Metabolism regulated by NRF2
As a key regulator of redox metabolism, NRF2 directly regulates many enzymes and antioxidant proteins involved in the redox regulation. Enzymes and transporters supporting glutathione synthesis and utilization are widely regulated by NRF2, which includes catalytic and regulatory subunits of gamma-glutamylcysteine ligase (GCLC and GCLM), glutathione reductase (GSR), glutathione peroxidases (e.g. , GPX2), glutathione-S-transferase (e.g. , GSTM1 and GSTP1), and a cystine transporter (xCT) (Figure 4) (Malhotra et al., 2010; Chorley et al., 2012). Thioredoxin system is also under the regulation of NRF2. In NRF2-activated cancer cells possessing hyperactivation of NRF2 and consequently exhibiting NRF2 addiction, which is often caused by somatic mutations of KEAP1 or NFE2L2 gene, glutathione synthesis is greatly enhanced and thereby, cysteine, glutamate and glycine are highly consumed and required for glutathione. In the NRF2-activated cancer cells, the demand for cysteine is fulfilled by increased expression of xCT (Sasaki et al., 2002), and the requirement of glycine is covered by increased de novo synthesis from serine (DeNicola et al., 2015) and increased dependency on the uptake of extracellular serine and glycine (LeBoeuf et al., 2020). In contrast, glutamate is decreased and short due to glutamate export by xCT and glutamate consumption for the glutathione synthesis, which results in the metabolic vulnerability of NRF2-activated cancer cells (Romero et al., 2017; Sayin et al., 2017).
Another metabolic activity regulated by NRF2 is NADPH synthesis (Figure 4). Pentose phosphate pathway contains two enzymes for the NADPH synthesis, glucose-6-phosphate dehydrogenase (G6PD) and phosphogluconate dehydrogenase (PGD), both of which are target genes of NRF2 (Mutsuishi et al., 2012; Ding et al., 2021). Other NADPH synthesis steps are regulated by isocitrate dehydrogenase 1 (IDH1) and malic enzyme 1 (ME1), which are also regulated by NRF2 (Mutsuishi et al., 2012). Folate metabolism-coupled NADPH production mediated by methylenetetrahydrofolate dehydrogenase, cyclohydrolase and formyltetrahydrofolate synthetase 1 (MTHFD1) and MTHFD2 appears to be partly and indirectly regulated by NRF2, especially in NRF2-activated cancer cells where NRF2 cooperates with ATF4 (Mutsuishi et al., 2012; Fan et al., 2014).
As mentioned above, NRF2 enhances NADPH production by re-wiring metabolism pathway, and offer strong reducing condition. The NRF2-mediated reducing condition is beneficial for maintaining the high efficiency of translation because many ribosomal subunits are rather susceptible to oxidation of cysteine residues and subsequent decline of their functionality (Chio et al., 2016).
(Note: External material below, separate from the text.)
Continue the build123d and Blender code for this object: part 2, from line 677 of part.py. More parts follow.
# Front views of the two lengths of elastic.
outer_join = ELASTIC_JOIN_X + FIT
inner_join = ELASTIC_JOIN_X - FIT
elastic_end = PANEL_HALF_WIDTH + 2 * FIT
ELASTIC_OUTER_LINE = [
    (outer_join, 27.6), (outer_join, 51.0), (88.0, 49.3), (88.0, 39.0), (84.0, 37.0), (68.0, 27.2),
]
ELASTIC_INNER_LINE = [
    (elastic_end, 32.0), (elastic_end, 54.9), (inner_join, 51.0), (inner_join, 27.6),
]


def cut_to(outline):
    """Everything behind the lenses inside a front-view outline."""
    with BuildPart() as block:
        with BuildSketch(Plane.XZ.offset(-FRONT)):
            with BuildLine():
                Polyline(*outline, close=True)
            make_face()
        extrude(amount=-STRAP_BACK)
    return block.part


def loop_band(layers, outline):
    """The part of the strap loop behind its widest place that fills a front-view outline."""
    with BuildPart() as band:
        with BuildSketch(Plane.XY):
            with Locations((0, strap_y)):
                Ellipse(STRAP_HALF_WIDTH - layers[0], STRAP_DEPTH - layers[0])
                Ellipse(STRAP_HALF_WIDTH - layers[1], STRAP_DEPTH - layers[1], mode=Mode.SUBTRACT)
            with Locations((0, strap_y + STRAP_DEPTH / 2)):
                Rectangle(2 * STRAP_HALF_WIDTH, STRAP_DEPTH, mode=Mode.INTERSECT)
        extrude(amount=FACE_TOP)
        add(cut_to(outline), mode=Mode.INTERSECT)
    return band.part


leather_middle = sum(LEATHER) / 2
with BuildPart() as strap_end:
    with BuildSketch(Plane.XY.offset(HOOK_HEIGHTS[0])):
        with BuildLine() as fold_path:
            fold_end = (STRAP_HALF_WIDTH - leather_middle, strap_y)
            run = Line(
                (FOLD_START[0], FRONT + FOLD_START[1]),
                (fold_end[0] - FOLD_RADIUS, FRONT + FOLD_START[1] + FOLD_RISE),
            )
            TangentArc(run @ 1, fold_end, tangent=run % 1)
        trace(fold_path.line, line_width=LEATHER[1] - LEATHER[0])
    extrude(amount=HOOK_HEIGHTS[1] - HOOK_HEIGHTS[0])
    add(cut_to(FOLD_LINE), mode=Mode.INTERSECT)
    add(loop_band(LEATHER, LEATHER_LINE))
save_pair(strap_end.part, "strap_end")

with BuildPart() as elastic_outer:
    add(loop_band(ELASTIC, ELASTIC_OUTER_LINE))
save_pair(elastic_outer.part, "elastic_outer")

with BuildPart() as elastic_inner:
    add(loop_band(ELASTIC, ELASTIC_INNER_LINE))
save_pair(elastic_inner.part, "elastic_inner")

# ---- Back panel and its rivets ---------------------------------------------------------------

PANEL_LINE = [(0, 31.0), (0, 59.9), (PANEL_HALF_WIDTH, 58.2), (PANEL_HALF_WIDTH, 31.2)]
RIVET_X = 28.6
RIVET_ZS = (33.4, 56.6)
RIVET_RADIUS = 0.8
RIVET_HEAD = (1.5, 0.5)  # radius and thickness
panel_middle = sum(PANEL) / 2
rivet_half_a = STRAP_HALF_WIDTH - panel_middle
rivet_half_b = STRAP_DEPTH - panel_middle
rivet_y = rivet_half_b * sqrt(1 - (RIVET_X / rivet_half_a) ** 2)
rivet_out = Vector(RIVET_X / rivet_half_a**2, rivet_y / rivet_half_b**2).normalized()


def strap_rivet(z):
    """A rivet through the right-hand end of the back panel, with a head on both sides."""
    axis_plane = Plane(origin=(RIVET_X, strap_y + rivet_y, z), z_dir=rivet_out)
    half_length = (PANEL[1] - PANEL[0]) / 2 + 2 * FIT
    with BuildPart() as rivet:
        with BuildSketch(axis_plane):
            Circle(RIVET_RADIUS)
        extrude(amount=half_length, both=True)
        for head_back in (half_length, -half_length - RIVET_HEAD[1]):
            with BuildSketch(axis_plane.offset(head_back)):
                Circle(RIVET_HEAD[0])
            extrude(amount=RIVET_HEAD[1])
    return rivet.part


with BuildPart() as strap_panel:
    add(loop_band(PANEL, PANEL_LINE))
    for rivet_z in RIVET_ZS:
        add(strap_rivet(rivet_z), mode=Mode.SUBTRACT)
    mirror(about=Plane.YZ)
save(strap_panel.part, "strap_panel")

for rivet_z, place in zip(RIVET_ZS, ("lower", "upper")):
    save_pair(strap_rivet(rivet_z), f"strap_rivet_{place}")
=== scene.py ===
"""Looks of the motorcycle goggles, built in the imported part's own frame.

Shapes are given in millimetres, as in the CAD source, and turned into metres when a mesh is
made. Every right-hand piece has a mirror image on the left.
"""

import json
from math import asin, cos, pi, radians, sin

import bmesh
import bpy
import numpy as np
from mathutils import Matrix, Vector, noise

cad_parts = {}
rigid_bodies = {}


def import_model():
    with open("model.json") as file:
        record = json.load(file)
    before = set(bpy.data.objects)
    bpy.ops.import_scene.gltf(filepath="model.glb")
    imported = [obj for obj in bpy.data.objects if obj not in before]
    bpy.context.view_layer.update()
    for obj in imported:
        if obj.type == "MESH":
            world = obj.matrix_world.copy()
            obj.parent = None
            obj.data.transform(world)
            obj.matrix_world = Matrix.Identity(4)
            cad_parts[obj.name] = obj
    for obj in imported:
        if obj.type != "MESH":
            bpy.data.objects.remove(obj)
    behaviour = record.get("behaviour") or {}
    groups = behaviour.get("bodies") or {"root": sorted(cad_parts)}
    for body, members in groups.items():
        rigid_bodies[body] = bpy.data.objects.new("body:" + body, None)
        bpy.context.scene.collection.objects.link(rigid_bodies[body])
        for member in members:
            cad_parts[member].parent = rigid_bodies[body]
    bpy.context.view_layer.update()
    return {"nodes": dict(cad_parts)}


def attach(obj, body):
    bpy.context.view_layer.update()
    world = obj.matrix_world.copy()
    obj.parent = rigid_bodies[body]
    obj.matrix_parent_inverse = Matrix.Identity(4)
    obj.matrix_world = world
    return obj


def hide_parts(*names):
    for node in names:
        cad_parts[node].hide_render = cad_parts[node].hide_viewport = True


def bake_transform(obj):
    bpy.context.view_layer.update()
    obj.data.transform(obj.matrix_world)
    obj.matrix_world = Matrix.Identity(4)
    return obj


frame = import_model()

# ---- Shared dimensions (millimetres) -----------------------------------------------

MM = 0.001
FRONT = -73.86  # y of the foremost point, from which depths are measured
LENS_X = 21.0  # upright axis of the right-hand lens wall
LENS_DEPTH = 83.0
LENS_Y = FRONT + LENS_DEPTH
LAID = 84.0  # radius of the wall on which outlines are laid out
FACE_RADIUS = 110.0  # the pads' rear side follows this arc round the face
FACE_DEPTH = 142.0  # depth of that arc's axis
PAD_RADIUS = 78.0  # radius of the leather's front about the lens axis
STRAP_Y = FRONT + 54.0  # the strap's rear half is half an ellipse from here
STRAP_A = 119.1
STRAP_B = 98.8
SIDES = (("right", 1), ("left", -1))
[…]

On the other hand, continuous stabilization of NRF2 is considered to cause excessive cellular reducing force, that is, reductive stress. Inheritable missense mutations in small molecular weight heat-shock proteins promotes hypertrophic cardiomyopathy by forming protein aggregate containing KEAP1, which causes persistent activation of NRF2 (Rajasekaran et al., 2007; Rajasekaran et al., 2011). Under this condition, NRF2-induced reductive stress is regarded to further promotes protein aggregation, which exacerbates cardiomyopathy, as NRF2 suppression mitigates protein aggregation and improves the cardiac function (Kannan et al., 2013). Comprehensive analysis of various lung cancer cell lines also showed that NRF2 activation increases NADH vs. NAD+, leading to reductive stress (Weiss-Sadan et al., 2023). Consistent with these studies, NRF2-activated cancers exhibit dependency on SLC33A1, which is related to unfolded protein response and autophagy, possibly to avoid protein aggregation under reductive cellular environment caused by NRF2 (Romero et al., 2020).